Data items
---
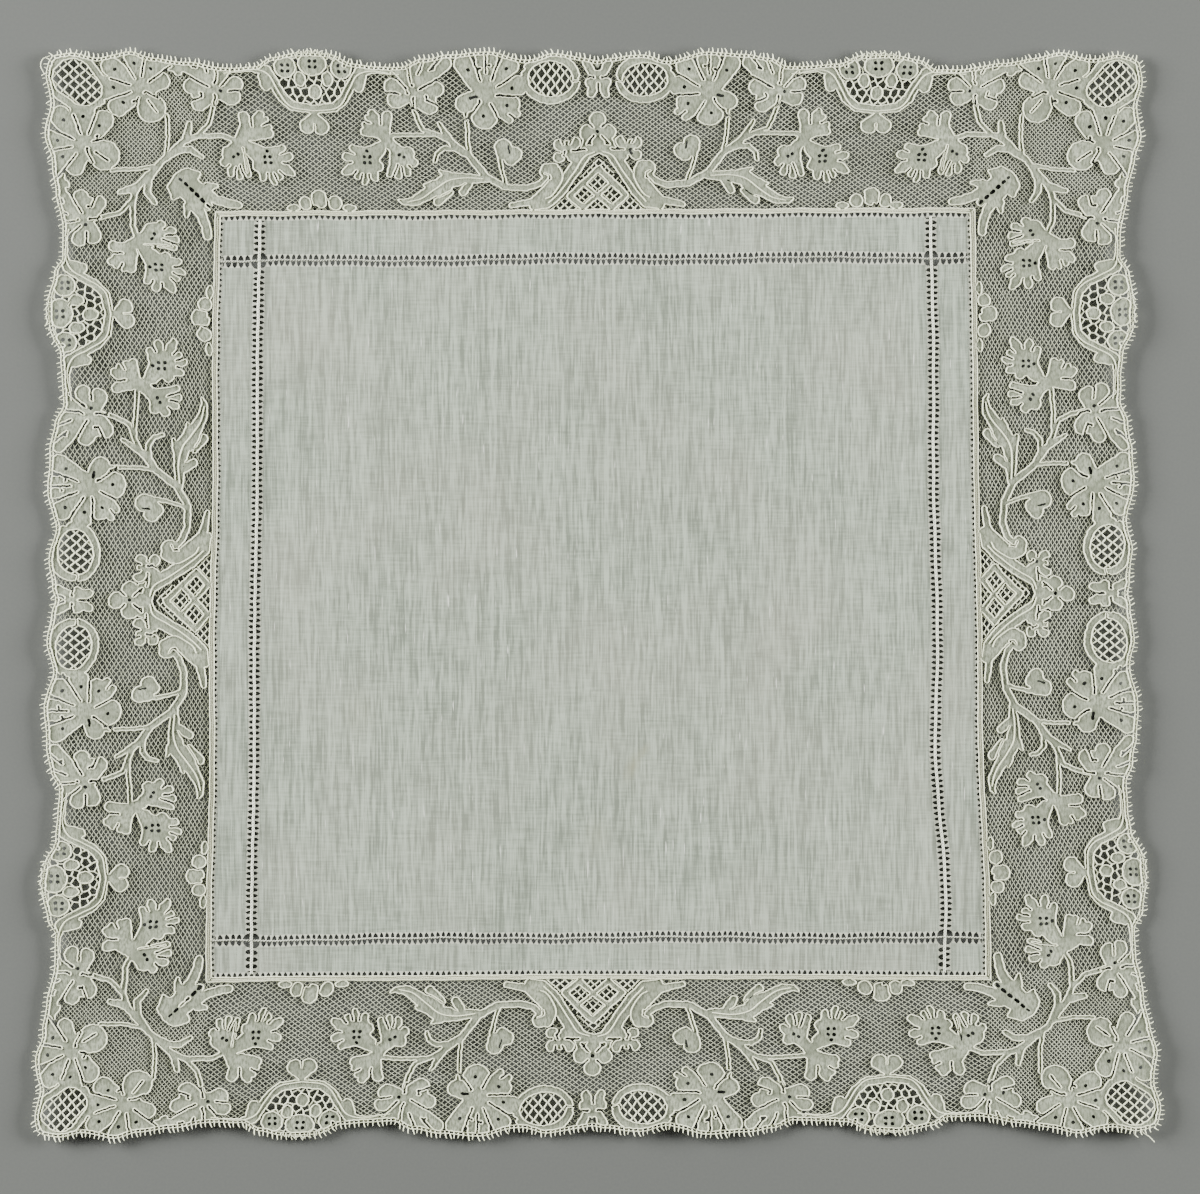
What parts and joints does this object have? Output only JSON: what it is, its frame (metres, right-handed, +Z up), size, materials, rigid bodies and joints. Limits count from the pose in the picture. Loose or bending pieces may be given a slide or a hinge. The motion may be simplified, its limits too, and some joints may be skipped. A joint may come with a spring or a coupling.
{
  "type": "handkerchief",
  "caption": "Square linen handkerchief with hemstitched edges and a wide scalloped border of floral bobbin lace, lying flat",
  "frame": {"origin": "middle of the underside of the handkerchief's box, on the surface that it lies on", "axes": "+Z up through the cloth, +X and +Y along the sides of the square, with +Y to the top of the picture"},
  "size_m": [0.338, 0.3266, 0.0015],
  "materials": {
    "linen": "matte, sheer",
    "lace": "matte"
  },
  "bodies": {
    "root": {"centre_cloth": "linen", "lace_border": "lace"}
  },
  "joints": []
}
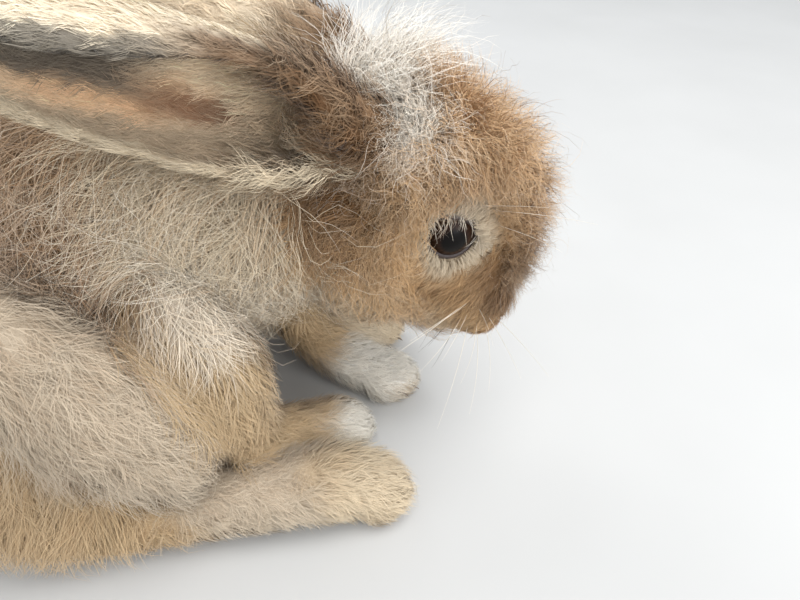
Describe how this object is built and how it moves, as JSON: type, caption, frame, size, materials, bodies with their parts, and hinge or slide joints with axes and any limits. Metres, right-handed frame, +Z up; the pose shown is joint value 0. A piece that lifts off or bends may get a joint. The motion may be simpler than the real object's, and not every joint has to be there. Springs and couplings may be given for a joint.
{
  "type": "angora rabbit",
  "caption": "Life-size still model of an angora rabbit, crouched on all fours with its head bowed, its ears laid back and a long woolly coat.",
  "frame": {"origin": "middle of the rabbit's box, on the floor that it crouches on", "axes": "+X towards the nose, +Y to the rabbit's left, +Z up"},
  "size_m": [0.383, 0.1714, 0.1868],
  "materials": {
    "fur_tan": "woolly",
    "fur_cream": "woolly",
    "fur_white": "woolly",
    "eye": "wet gloss"
  },
  "bodies": {
    "root": {"head": "fur_tan", "neck": "fur_cream", "torso": "fur_cream", "tail": "fur_white", "ear_left": "fur_cream", "ear_right": "fur_cream", "eye_left": "eye", "eye_right": "eye", "front_leg_left": "fur_tan", "front_leg_right": "fur_tan", "hind_leg_left": "fur_cream", "hind_leg_right": "fur_cream"}
  },
  "joints": []
}
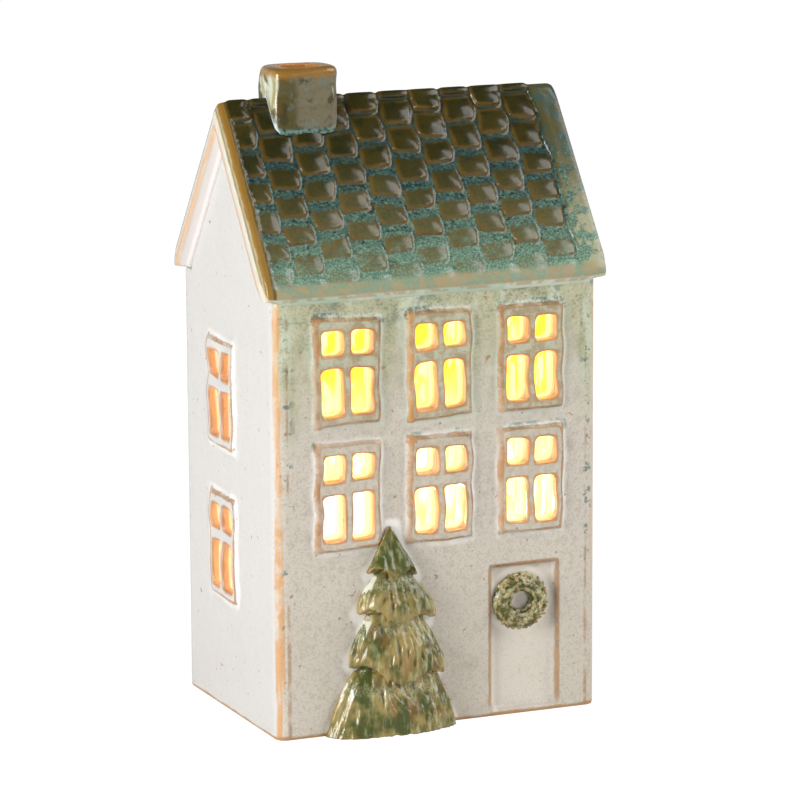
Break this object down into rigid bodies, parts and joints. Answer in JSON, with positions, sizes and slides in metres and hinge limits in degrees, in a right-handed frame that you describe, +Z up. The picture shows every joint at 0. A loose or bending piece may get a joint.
---
THE EXERCISE: From the entries above, pull out each line that includes "type".

THE OUTPUT:
  "type": "handkerchief",
Describe how this object is built and how it moves, as JSON: type, caption, frame, size, materials, bodies with their parts, and hinge or slide joints with axes and any limits. Metres, right-handed frame, +Z up; the pose shown is joint value 0. A piece that lifts off or bends may get a joint. The motion may be simpler than the real object's, and not every joint has to be there. Springs and couplings may be given for a joint.
  "type": "angora rabbit",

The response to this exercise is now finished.